Mr. Lowery wanted his $350,000 CD pledged to TB&T to be replaced by a CD from Fi-Data. To accomplish this, in early June 2011, Fi-Data borrowed in excess of $141,800 via loans secured by automobiles owned by Fi-Data. These loan proceeds, together with an additional $88,200 provided by the proceeds of a personal loan to Mr. Lowery and $120,000 cash from ICS, were deposited into Fi-Data's account at TB&T. On June 14, 2011, these funds financed Fi-Data's purchase of a $350,000 CD with TB&T, which Fi-Data pledged as collateral for the $1,100,000 ICS loan. In conjunction with this pledge, TB&T released Mr. Lowery's CD on June 14, 2011, while Mr. Myers' CDs, valued at $750,000, remained pledged to TB&T.
The pattern of transfers of Fi-Data cash to Citizens continued through September 2011. Between March 2 and September 13, 2011, Fi-Data transferred a net value of $628,054 to Citizens. During this same period, Citizens transferred a net amount of $342,005 to ICS, with many of these transfers occurring either the same date as transfers from Fi-Data to Citizens or within a few days thereafter. The raiding of Fi-Data's cash for use by Citizens and other Lowery-controlled entities ended only after the Bank Group took control of Fi-Data, and Fi-Data's president, Jean Ramsey (hereinafter "Ms. Ramsey"), refused to make additional cash transfers. After the separation of Fi-Data from the other Lowery-controlled entities, Fi-Data quickly experienced a positive cash flow.

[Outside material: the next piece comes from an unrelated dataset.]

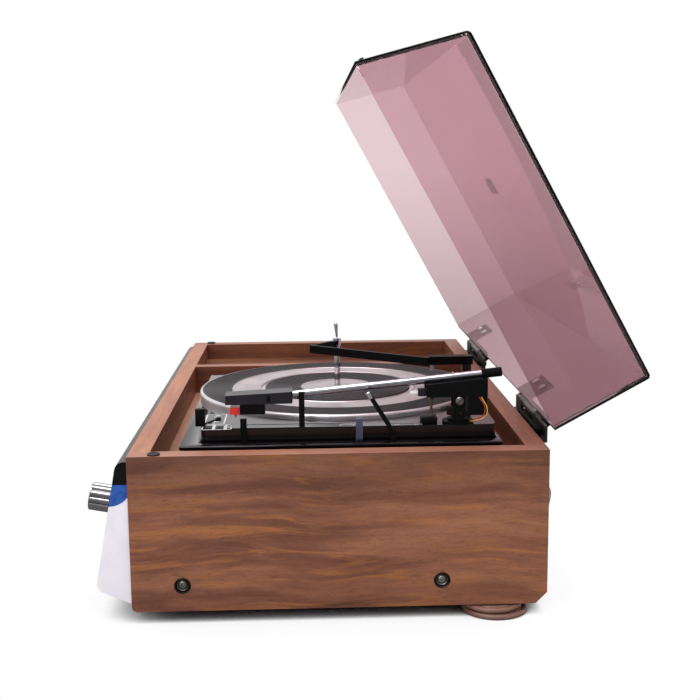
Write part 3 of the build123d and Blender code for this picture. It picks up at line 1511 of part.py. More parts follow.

Prior to the bankruptcy filings, TCB sold participations in loans to Citizens to Legends Bank and three other community banks operating in Middle Tennessee. TCB, Legends Bank, and the three other banks holding participations in these loans are referred to collectively as the "Bank Group."
On September 13, 2011, Fi-Data permitted TB&T to apply its CD to the outstanding balance of the loan, leaving $750,000 of outstanding principal secured by Mr. Myers' pledged CDs. On September 13, 2011, December 29, 2011, April 24, 2012, and August 13, 2012, Mr. Myers paid the interest and executed the documents necessary to renew the TB&T loan to ICS. Fi-Data had no involvement with the ICS loan after application of its pledge in September 2011. Mr. Myers paid the interest to keep the notes current so that his CDs would not be applied to the loan. Eventually, Mr. Myers' CDs were applied, and the ICS loan is now paid-in-full.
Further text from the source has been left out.